Wonderful, Tayfun, and I know you are busy at the moment, but would you have time to add an extra short rib (parallel to the "main" short rib) at the quarterpoint to the left (as we look at your image) of the main short rib? Reference lines for this new short rib on the two long ribs will be helpful too.
Hope that's not too much to ask. Having assembled several of the maps, I think this extra rib will be a great help in getting the Shoemaker region to hold its shape.
Thanks

Well, assuming you mean the ability to look at problems from outside the usual box, I plead guilty, and cravenly point the blame at having when back in grammar school specialized in play.

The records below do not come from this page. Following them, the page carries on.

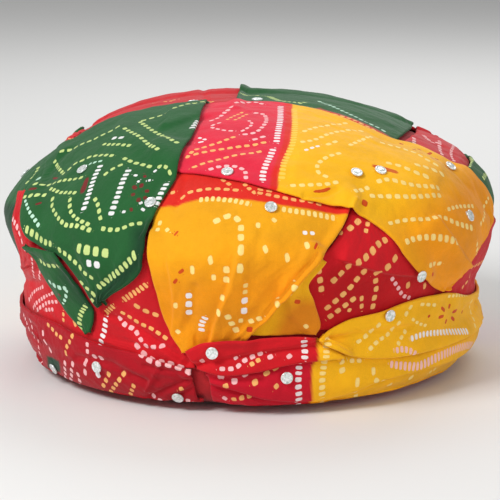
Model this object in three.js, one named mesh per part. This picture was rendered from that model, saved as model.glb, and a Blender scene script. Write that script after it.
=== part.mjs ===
// A tied turban (pagri) of tie-dyed cotton, wound round a hollow crown.
// Millimetres, +Z up, the middle of the rim's underside at the origin, the front towards -Y.
import * as THREE from "three";

const CLOTH = 2.0; // thickness of a folded wrap
const GAP = 0.5; // air between one layer and the next
const CAP_GAP = 0.6; // air between the cap and the lowest layer
const CROWN_MIDDLE = new THREE.Vector3(0, 0, 60); // every wrap is aimed from here
const HEAD_OPENING = { side: 89, front: 97 }; // half sizes of the opening for the head
const HOLLOW_TOP = 117; // the highest point inside

const TIGHTEST_CURVE = 38; // radius that the flat facets of a wrap have to bridge
const WIDEST_REST = 7; // how far round itself a corner of a wrap looks for what lies below
const BRIDGE_ROUNDS = 4;
const RIM_FLOOR = 7; // no wrap starts lower than this on the cap, so none reaches the ground

// The table's columns become the names of each row's values
function table(columns, ...rows) {
  return rows.map((row) => Object.fromEntries(columns.map((column, i) => [column, row[i]])));
}

// Horizontal sections of the wound cap: how far it reaches each way, and how thick its wall is
const CROWN = table(
  ["z", "left", "right", "front", "back", "wall"],
  [0, 96, 96, 103, 103, 6],
  [7, 111, 109, 118, 118, 14],
  [20, 115, 116, 124, 125, 15],
  [34, 114, 115, 124, 126, 14],
  [46, 113, 115, 125, 127, 13],
  [60, 118, 118, 129, 131, 14],
  [78, 124, 121, 133, 135, 15],
  [90, 117, 118, 126, 128, 13],
  [102, 102, 111, 115, 119, 12],
  [114, 85, 88, 95, 101, 11],
  [122, 69, 67, 73, 80, 9],
  [128, 41, 40, 42, 46, 0],
  [130, 0, 0, 0, 0, 0],
);
const CROWN_TOP = CROWN[CROWN.length - 1].z;

// Monotone spline through a column, so that a section never swings past its neighbours
function through(xs, ys) {
  const last = xs.length - 1;
  const rise = xs.slice(1).map((x, i) => (ys[i + 1] - ys[i]) / (x - xs[i]));
  const slope = xs.map((_, i) => {
    if (i === 0 || i === last) return rise[Math.min(i, last - 1)];
    if (rise[i - 1] * rise[i] <= 0) return 0;
    const before = xs[i] - xs[i - 1];
    const after = xs[i + 1] - xs[i];
    const a = 2 * after + before;
    const b = after + 2 * before;
    return (a + b) / (a / rise[i - 1] + b / rise[i]);
  });
  return (x) => {
    const at = Math.min(Math.max(x, xs[0]), xs[last]);
    let i = 0;
    while (i < last - 1 && at > xs[i + 1]) i += 1;
    const step = xs[i + 1] - xs[i];
    const t = (at - xs[i]) / step;
    const u = 1 - t;
    return (1 + 2 * t) * u * u * ys[i] + t * u * u * step * slope[i]
      + t * t * (3 - 2 * t) * ys[i + 1] - t * t * u * step * slope[i + 1];
  };
}

const heights = CROWN.map((row) => row.z);
const squared = {};
for (const side of ["left", "right", "front", "back"]) {
  squared[side] = through(heights, CROWN.map((row) => row[side] ** 2));
}
const wallAt = through(heights, CROWN.map((row) => row.wall));

// Below 1 inside the cap's outer face, above 1 outside it
function depthIn(p) {
  if (p.z > CROWN_TOP) return 2 + p.z;
  const x = squared[p.x < 0 ? "left" : "right"](p.z);
  const y = squared[p.y < 0 ? "front" : "back"](p.z);
  return p.x ** 2 / Math.max(x, 1e-3) + p.y ** 2 / Math.max(y, 1e-3);
}

// The point of the cap that lies in a direction from the crown's middle
function onCap(direction) {
  let near = 0;
  let far = 200;
  const p = new THREE.Vector3();
  for (let i = 0; i < 30; i += 1) {
    const reach = (near + far) / 2;
    p.copy(direction).multiplyScalar(reach).add(CROWN_MIDDLE);
    if (p.z < 0 || depthIn(p) > 1) far = reach;
    else near = reach;
  }
  return p;
}

function lifted(direction, lift) {
  const turn = 0.01;
  const side = new THREE.Vector3().crossVectors(direction, new THREE.Vector3(0.3, 0.5, 0.8)).normalize();
  const other = new THREE.Vector3().crossVectors(direction, side);
  const at = (axis, sign) => onCap(direction.clone().addScaledVector(axis, sign * turn).normalize());
  const along = at(side, 1).sub(at(side, -1));
  const across = at(other, 1).sub(at(other, -1));
  const normal = along.cross(across).normalize();
  return onCap(direction).addScaledVector(normal, lift);
}

// The front view that the wraps are measured in: x to the right and y up from its middle, in mm
const VIEW = { distance: 1300, rise: THREE.MathUtils.degToRad(12), height: 55 };
const CLOTH_OVER_CAP = 4; // how far the seen surface lies over the cap, about
const SIGHT = { before: 160, beyond: 120, step: 0.5 }; // where a line of sight is searched for the crown
const viewMiddle = new THREE.Vector3(0, 0, VIEW.height);
const towardsEye = new THREE.Vector3(0, -Math.cos(VIEW.rise), Math.sin(VIEW.rise));
const viewUp = new THREE.Vector3(0, Math.sin(VIEW.rise), Math.cos(VIEW.rise));
const eye = viewMiddle.clone().addScaledVector(towardsEye, VIEW.distance);

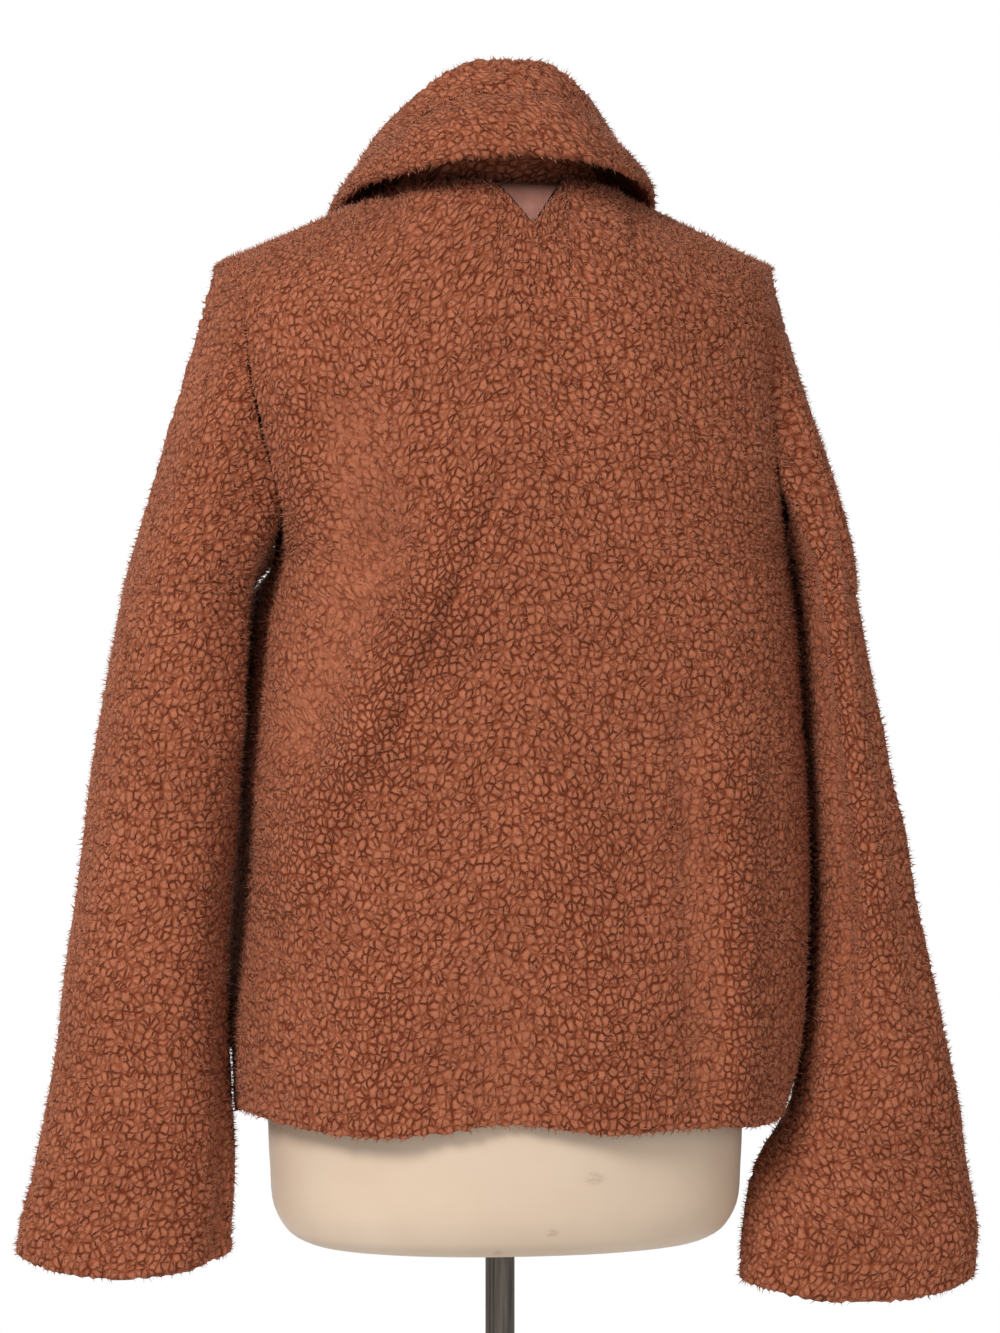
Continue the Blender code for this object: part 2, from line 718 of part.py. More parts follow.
for old in list(bpy.data.objects):
    bpy.data.objects.remove(old, do_unlink=True)
PARTS = bpy.data.collections.new("sherpa_jacket")
bpy.context.scene.collection.children.link(PARTS)

LEVELS = body_levels(SIDE_ROWS, ARM_ROWS, TOP_ROWS)
EDGES = make_body(LEVELS, BACK_COLUMNS)
for side, rings in (("left", SLEEVE_LEFT), ("right", SLEEVE_RIGHT)):
    loops = armhole_loop(EDGES[side + "_back"], EDGES[side + "_front"], SIDE_ROWS)
    make_sleeve("sleeve_" + side, rings, loops, SLEEVE_CAPS[side])
make_collar(COLLAR_TURNS, COLLAR_STEPS)
make_patch(PATCH_CELLS)
make_form(FORM_SIDES)
make_pole()
make_foot()
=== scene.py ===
"""Looks of the sherpa jacket on its dress form: fine pile, nape patch, form
cover and steel stand, with the studio floor, lights and camera.

The cloth follows the same named sizes as the solids, in millimetres, on a
fine grid, and MM turns them into metres when a mesh is made.
"""

import json
import math

import bmesh
import bpy
import numpy as np
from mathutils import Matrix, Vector

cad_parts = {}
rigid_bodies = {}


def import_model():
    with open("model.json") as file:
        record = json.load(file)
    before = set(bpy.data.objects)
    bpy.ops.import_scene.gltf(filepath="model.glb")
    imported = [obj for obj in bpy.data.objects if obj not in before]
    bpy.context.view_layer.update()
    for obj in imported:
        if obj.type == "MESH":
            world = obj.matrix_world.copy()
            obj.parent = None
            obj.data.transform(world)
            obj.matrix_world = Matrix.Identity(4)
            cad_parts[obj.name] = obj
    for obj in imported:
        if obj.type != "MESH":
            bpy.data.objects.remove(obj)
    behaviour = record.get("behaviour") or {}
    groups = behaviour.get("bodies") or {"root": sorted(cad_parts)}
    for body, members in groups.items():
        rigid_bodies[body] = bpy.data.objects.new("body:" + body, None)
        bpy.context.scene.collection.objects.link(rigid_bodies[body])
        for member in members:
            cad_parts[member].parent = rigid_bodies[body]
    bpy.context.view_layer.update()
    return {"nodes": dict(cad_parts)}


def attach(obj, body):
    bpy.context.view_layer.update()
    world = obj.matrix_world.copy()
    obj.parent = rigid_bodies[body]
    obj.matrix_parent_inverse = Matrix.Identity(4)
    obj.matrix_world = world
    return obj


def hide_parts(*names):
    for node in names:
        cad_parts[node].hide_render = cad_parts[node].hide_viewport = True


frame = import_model()

MM = 0.001
SEED = 11

# The fine grid of the cloth: distance between its points, the lining's share,
# rows and columns, places near an edge, and how its even spacing is measured
STEP = 2.4
LINING_EVERY = 6
CAP_GRID_ROWS = 82
SLEEVE_GRID_ROWS = 190
SLEEVE_GRID_COLUMNS = 156
EDGE_SPACING = (0.0, 0.12, 0.45, 0.95, 1.6)
DENSE = 1201
LEVEL_ANGLE = math.radians(62)

# The pile: cell size, relief and how it is drawn
PEBBLE = 4.9
PEBBLE_STRETCH = 0.86
PEBBLE_JITTER = 0.95
WARPS = ((14.0, 4.0), (4.5, 1.9))
CRACK_WIDTH = 0.22
DOME_FALL = 0.85
CLUSTER = 14.0
CLUSTER_CRACK = 0.10
CLUSTER_LOW = 0.35
VARY_SIZE = 7.0
VARY_RANGE = (0.32, 0.68)
DEPTH_LEAST = 0.2
CRACK_LEAST = 0.55
RIDGE_CRACK = 0.3
RELIEF = 2.1
SINK = 1.4
CURL_SCALE = 650.0
CURL_COLOUR = 0.62
CURL_RELIEF = 0.35
BUMP_REACH = 1.5
DRIFT_SCALE = 14.0
CHART_APART = 900.0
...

Or perhaps you mean the lucky magic that constant-scale natural boundary maps fold to replicate their originating object. I trace that idea to Albrecht Durer c1519, although that's a coincidental trace I owe entirely to the insights of the art historian Erwin Panofsky and his pal Marston Morse. I didn't uncover that connection to Durer's "prototopological" mappings until well into this project. Tell the truth, I had the good fortune as a first-grader to be challenged to "fix the problem with all these world maps"; problem being, "they're all stretchy at the edges."

And as for genius, I think it goes in greater measure to the slow-witted, like me. It took a good nine years of making these maps before it dawned on me that their essential characteristic is to rigorously put "constant-scale" (the equator on a Mercator or simple cylindrical map) at the edge -- edge no more stretchy, just what my challenger asked for! The "natural boundary" requirement is merely gravy, ensuring that the map's various and sundry lobes are composed of districts that make sense -- in this case valleys (aka basins or dales) -- rather than and abstract (pragmatic . . . objective) triangles or gores.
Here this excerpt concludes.